If you’d like to make a mead rather than a wine, you can swap the sugar out for honey. We’ll usually use 15-20 lbs of honey for this, if made as-is... though we’ll usually make meads in smaller batches. (3-5 lbs of honey for 1 gallon of water used).

A couple notes:

- I say “Banana Mead”, as that’s what most people would understand... but mead with fruit is technically called “melomel”.
So, swapping sugar out in favour of honey would give you a banana melomel. The more you know!

- In any mead or melomel recipe, you’re going to want to consider the flavour of the honey you’re using. Generally, we recommend using a fairly lightly flavoured honey - a clover or orange blossom honey, for instance.

Where white sugar is fairly neutral in flavour, honey can be aggressively flavoured, and that can compete with the fruit flavour. When it comes to banana mead, you have more leeway there - the banana flavour is INTENSE, so there’s more room to play.

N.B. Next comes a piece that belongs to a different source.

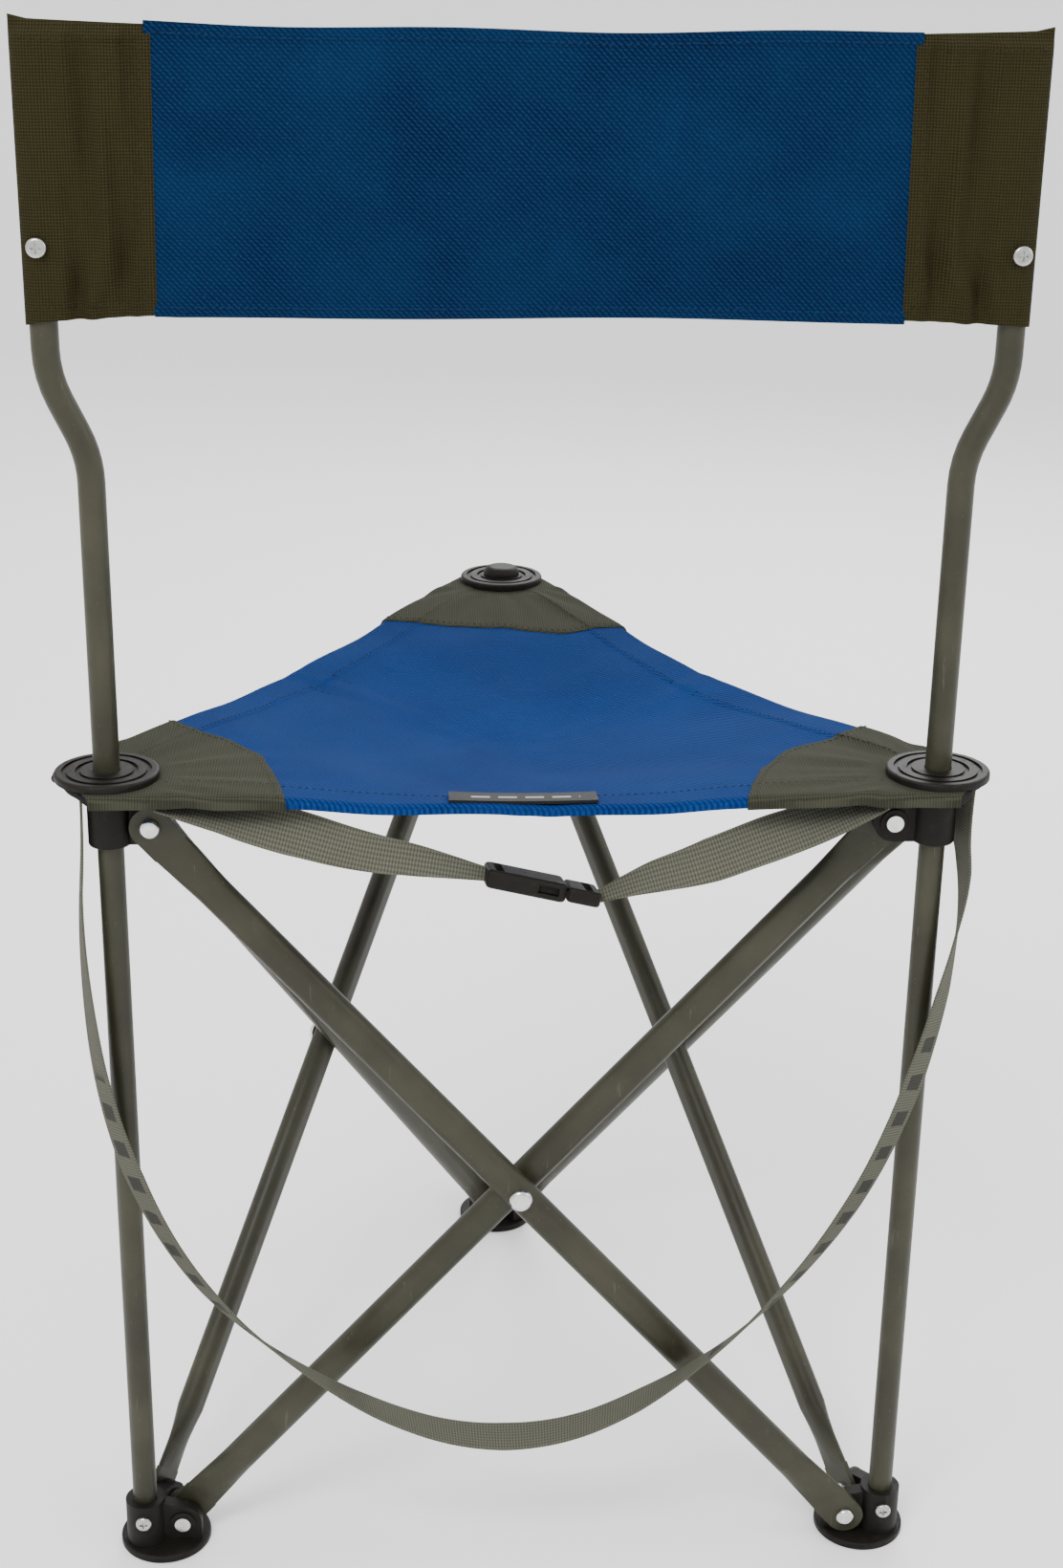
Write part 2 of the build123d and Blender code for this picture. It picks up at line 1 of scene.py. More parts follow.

Wildflower or buckwheat honey, for instance, are options. Buckwheat in particular goes nicely with banana, and doesn’t overwhelm the flavour.

Alcohol Content

Aside from flavour, there’s the matter of alcohol content.

Your wine’s final ABV will vary wildly dependent on a few things: The initial sugar content of the bananas you use, how much sugar you add, and what kind of yeast you use (more on that in a bit)

Any amount of sugar will result in a higher alcohol content than making the same wine without sugar added. Sugar - both in the base wine itself, and from the added sugars - is what feeds the yeast, the yeast eats up the sugars and gives off alcohol as the byproduct of that process.

More sugar = more food = more alcohol... to a point, anyway. About that...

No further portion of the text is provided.